## begin Data

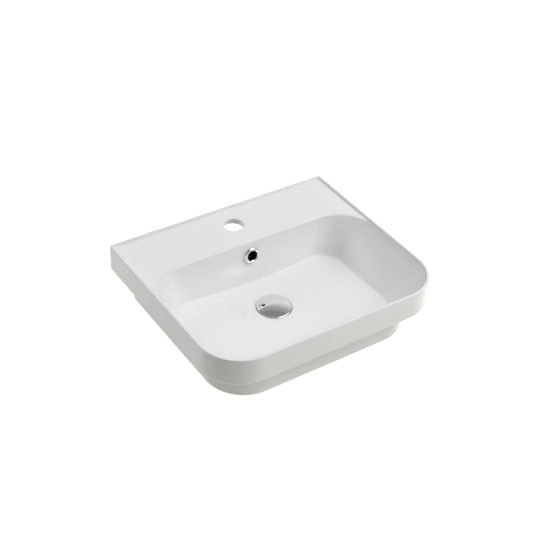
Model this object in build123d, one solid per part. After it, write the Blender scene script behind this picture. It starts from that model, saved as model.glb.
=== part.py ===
import os
from math import cos, pi, radians, sin, tan

from build123d import *

# Inset basin with a slotted waste and a push-operated plug, in millimetres.
# Origin: where the drain axis crosses the worktop's top face. +X is to the right seen from the
# front, +Y is towards the wall and +Z is up.

# Overall sizes of the ceramic
BASIN_WIDTH = 450.0
BASIN_DEPTH = 380.0
DRAIN_FROM_REAR = 190.0
APRON_HEIGHT = 52.0
BODY_DROP = 60.0
FRONT_CORNER_RADIUS = 76.0
REAR_CORNER_RADIUS = 5.0
APRON_EDGE_RADIUS = 4.0

# Rim lip and tap deck
LIP_WIDTH = 5.5
LIP_EDGE_RADIUS = 1.8
DECK_RECESS = 5.0
DECK_THICKNESS = 11.0
DECK_DEPTH = 109.0
DECK_FOOT_RADIUS = 2.5
REAR_WALL = 10.0
RELIEF_HALF_WIDTH = 130.0
RELIEF_HEIGHT = 18.0
TAP_HOLE_RADIUS = 17.5
TAP_HOLE_EDGE_RADIUS = 3.0
TAP_HOLE_FROM_REAR = 50.0

# Bowl
BOWL_DEPTH = 97.5
BOWL_REAR_CORNER_RADIUS = 72.0
BOWL_FOOT_REAR_CORNER_RADIUS = 36.0
BOWL_FOOT_FRONT_CORNER_RADIUS = 40.0
BOWL_SIDE_ANGLE = 33.0
BOWL_FRONT_ANGLE = 33.0
BOWL_REAR_ANGLE = 6.0
BOWL_FLOOR_ANGLE = 6.3
BOWL_FLOOR_BLEND = 7.0
BOWL_SHOULDER_RADIUS = 10.0
BOWL_EDGE_RADIUS = 4.0
BOWL_WALL = 10.0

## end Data

## [What the task requires]
Reproduce the listing shown above in its entirety, exactly.

## [The output]
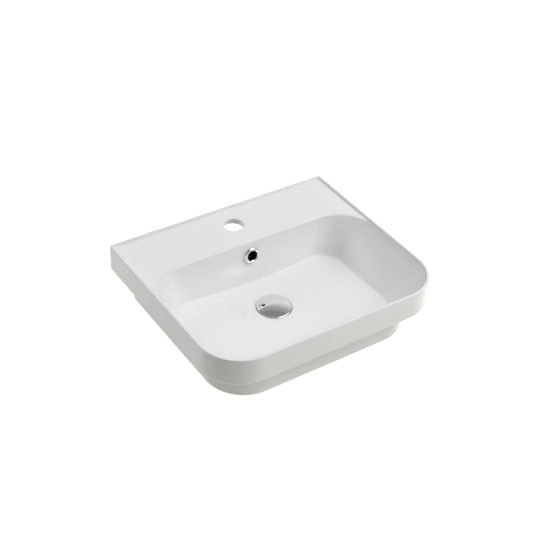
Model this object in build123d, one solid per part. After it, write the Blender scene script behind this picture. It starts from that model, saved as model.glb.
=== part.py ===
import os
from math import cos, pi, radians, sin, tan

from build123d import *

# Inset basin with a slotted waste and a push-operated plug, in millimetres.
# Origin: where the drain axis crosses the worktop's top face. +X is to the right seen from the
# front, +Y is towards the wall and +Z is up.

# Overall sizes of the ceramic
BASIN_WIDTH = 450.0
BASIN_DEPTH = 380.0
DRAIN_FROM_REAR = 190.0
APRON_HEIGHT = 52.0
BODY_DROP = 60.0
FRONT_CORNER_RADIUS = 76.0
REAR_CORNER_RADIUS = 5.0
APRON_EDGE_RADIUS = 4.0

# Rim lip and tap deck
LIP_WIDTH = 5.5
LIP_EDGE_RADIUS = 1.8
DECK_RECESS = 5.0
DECK_THICKNESS = 11.0
DECK_DEPTH = 109.0
DECK_FOOT_RADIUS = 2.5
REAR_WALL = 10.0
RELIEF_HALF_WIDTH = 130.0
RELIEF_HEIGHT = 18.0
TAP_HOLE_RADIUS = 17.5
TAP_HOLE_EDGE_RADIUS = 3.0
TAP_HOLE_FROM_REAR = 50.0

# Bowl
BOWL_DEPTH = 97.5
BOWL_REAR_CORNER_RADIUS = 72.0
BOWL_FOOT_REAR_CORNER_RADIUS = 36.0
BOWL_FOOT_FRONT_CORNER_RADIUS = 40.0
BOWL_SIDE_ANGLE = 33.0
BOWL_FRONT_ANGLE = 33.0
BOWL_REAR_ANGLE = 6.0
BOWL_FLOOR_ANGLE = 6.3
BOWL_FLOOR_BLEND = 7.0
BOWL_SHOULDER_RADIUS = 10.0
BOWL_EDGE_RADIUS = 4.0
BOWL_WALL = 10.0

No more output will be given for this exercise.